- [The task]: Print the first line of the material below and each line after it, exactly as written, ending with the line that contains "return np.array(made)".

- [Supplied information]:
_ _ _ _

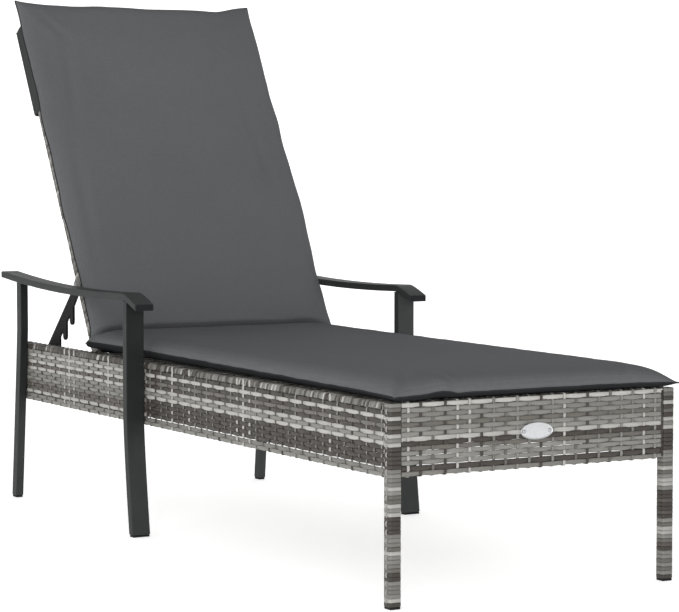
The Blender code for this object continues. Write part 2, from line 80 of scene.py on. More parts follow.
# ---- Sizes read from the frame, and the backrest's own axes ----
POST_LOW, POST_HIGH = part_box("foot_leg_left")
APRON_LOW, APRON_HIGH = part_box("apron_left")
FOOT_LOW, FOOT_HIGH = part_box("apron_foot")
DECK_LOW, DECK_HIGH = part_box("seat_deck")
BADGE_LOW, BADGE_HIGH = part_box("badge")
MID_LEG_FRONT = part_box("mid_leg_left")[0][1]

BED_Y = POST_LOW[1]                       # front of the foot legs
HALF = -POST_LOW[0]                       # outer face of the side aprons
POST = POST_HIGH[0] - POST_LOW[0]
BED_TOP = POST_HIGH[2]
APRON_BOTTOM = APRON_LOW[2]
GAP = 0.0003                              # between CAD parts that touch
SIDES = (("left", -1), ("right", 1))

recline = [joint for joint in frame["joints"] if joint["name"] == "recline"][0]
HINGE = np.array(recline["pos_m"])
RECLINE = math.radians(61.0)
BACK_UP = np.array((0, math.cos(RECLINE), math.sin(RECLINE)))
BACK_OUT = np.array((0, -math.sin(RECLINE), math.cos(RECLINE)))
BACK_FACE = 0.014                         # half the backrest frame's thickness
BACK_LENGTH = 0.7935
HOOD_LENGTH = 0.2050
STILE_WIDTH = 0.018
BACK_HALF = 0.264
LEDGE_REACH = (0.240, 0.332)  # along the backrest, the part that lies on the ledges when flat

X_AXIS = np.array((1.0, 0, 0))
Y_AXIS = np.array((0, 1.0, 0))
Z_AXIS = np.array((0, 0, 1.0))


def back_point(across, along, out):
    """A point in the backrest's own axes, in the row frame."""
    return HINGE + X_AXIS * across + BACK_UP * along + BACK_OUT * out


# ---- Colours, as the eye sees them ----
def linear(*values):
    """Display values from 0 to 255 as linear light."""
    made = []
    for value in values:
        share = value / 255
        made.append(share / 12.92 if share < 0.04045 else ((share + 0.055) / 1.055) ** 2.4)
    return np.array(made)


TONES = {
    "L": linear(166, 164, 159),
    "m": linear(123, 122, 117),
    "s": linear(112, 110, 105),
    "n": linear(97, 94, 88),
    "d": linear(79, 74, 68),
    "D": linear(60, 55, 50),
}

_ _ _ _

- [Solution for this problem]:
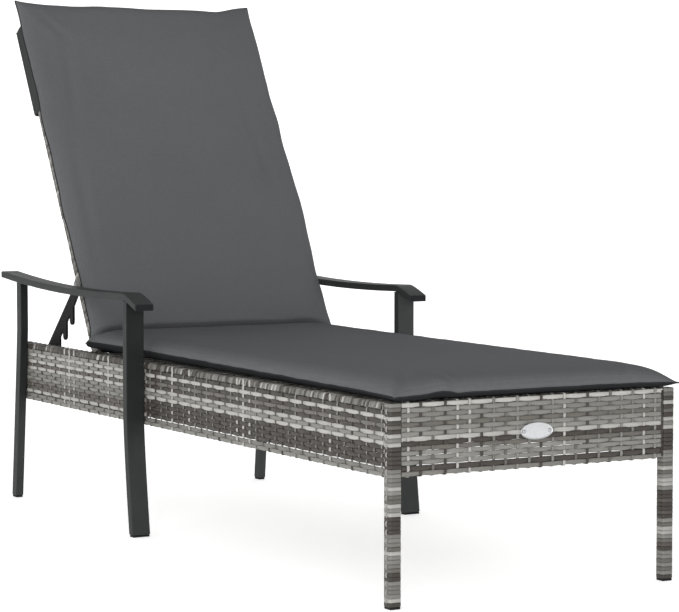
The Blender code for this object continues. Write part 2, from line 80 of scene.py on. More parts follow.
# ---- Sizes read from the frame, and the backrest's own axes ----
POST_LOW, POST_HIGH = part_box("foot_leg_left")
APRON_LOW, APRON_HIGH = part_box("apron_left")
FOOT_LOW, FOOT_HIGH = part_box("apron_foot")
DECK_LOW, DECK_HIGH = part_box("seat_deck")
BADGE_LOW, BADGE_HIGH = part_box("badge")
MID_LEG_FRONT = part_box("mid_leg_left")[0][1]

BED_Y = POST_LOW[1]                       # front of the foot legs
HALF = -POST_LOW[0]                       # outer face of the side aprons
POST = POST_HIGH[0] - POST_LOW[0]
BED_TOP = POST_HIGH[2]
APRON_BOTTOM = APRON_LOW[2]
GAP = 0.0003                              # between CAD parts that touch
SIDES = (("left", -1), ("right", 1))

recline = [joint for joint in frame["joints"] if joint["name"] == "recline"][0]
HINGE = np.array(recline["pos_m"])
RECLINE = math.radians(61.0)
BACK_UP = np.array((0, math.cos(RECLINE), math.sin(RECLINE)))
BACK_OUT = np.array((0, -math.sin(RECLINE), math.cos(RECLINE)))
BACK_FACE = 0.014                         # half the backrest frame's thickness
BACK_LENGTH = 0.7935
HOOD_LENGTH = 0.2050
STILE_WIDTH = 0.018
BACK_HALF = 0.264
LEDGE_REACH = (0.240, 0.332)  # along the backrest, the part that lies on the ledges when flat

X_AXIS = np.array((1.0, 0, 0))
Y_AXIS = np.array((0, 1.0, 0))
Z_AXIS = np.array((0, 0, 1.0))


def back_point(across, along, out):
    """A point in the backrest's own axes, in the row frame."""
    return HINGE + X_AXIS * across + BACK_UP * along + BACK_OUT * out


# ---- Colours, as the eye sees them ----
def linear(*values):
    """Display values from 0 to 255 as linear light."""
    made = []
    for value in values:
        share = value / 255
        made.append(share / 12.92 if share < 0.04045 else ((share + 0.055) / 1.055) ** 2.4)
    return np.array(made)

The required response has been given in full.